A note about the toilets in Japan. Traditionally it is just a hole in the ground where you squat. We did see some of those, but more often than not the toilets were really high tech, with water jets and warmed seats. Sometimes you had these super-toilets in one stall and a hole in the ground in the next stall. Apperently some people really like to squat. On one tour we had to wait a long time because the first woman's rest room only had holes and the ladies in our group had to find another place to do their business.

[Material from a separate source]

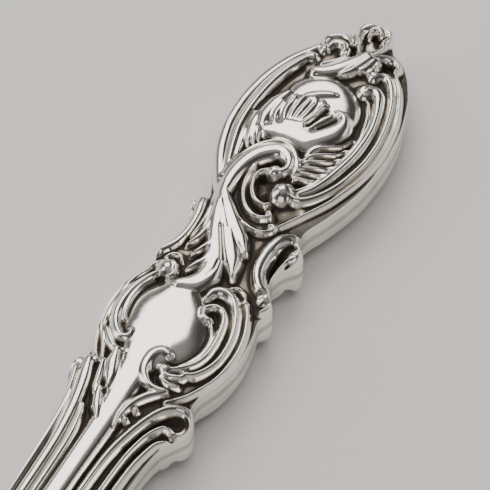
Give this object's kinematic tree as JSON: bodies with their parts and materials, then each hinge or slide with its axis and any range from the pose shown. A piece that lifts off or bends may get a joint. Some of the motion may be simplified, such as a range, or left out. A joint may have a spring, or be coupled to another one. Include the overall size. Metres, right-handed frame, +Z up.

Docked back at Yokohama where we began the trip. We took a ship's tour of Tokyo that started with an hour long bus ride in morning traffic to go around 12 miles. First stop was a tsinto shrine to the Maori emperor built in the 1920s. Had to listen once more to the explanation of the different religions in Japan. The park was pretty but we were so shrined out. Next was a lunch of Japanese BBQ in a lovely garden restaurant. The chefs cooked everything on a big grill for the whole table. Fish and scallops, then vegetables, then beef and chicken. A refreshing mango sorbet with green tea to finish. Lunch was probably the highlight of the trip. On to the Imperial palace, which really is not a palace but a small brown building that you cannot see through the trees. Final stop was yet another Buddhist temple, this one in downtown Tokyo. Steven really wanted to have a rickshaw ride and he found a delightful driver willing to take us the short trip back to our bus pick up. I couldn't believe he could pull our combined weight but he did and gave us a good tour as well. We learned from him about how the boss at Asahi beer and Cup-O-Noodles gave money for the temple. Also saw the Asahi building that looks like a mug of beer. Back on the bus and another hour drive through traffic til we arrived back at the ship for the final time. Ate dinner then packed so the suitcases would be in the hall by 10:00.
A long travel day. Left the ship around 9:30. Hung out at the Tokyo airport for a few hours before the flight to LA. Really didn't get any sleep on the flight. A four hour layover in LA, then flight to Dallas, changed planes, and back to Baltimore. We got back Sunday afternoon, then back to work on Monday when the jet lag really hit. So that was our trip to Japan. The weather was fantastic, everything went smoothly, nobody died. I could have done with fewer temples, castles, and shrines, but all in all it was a good trip.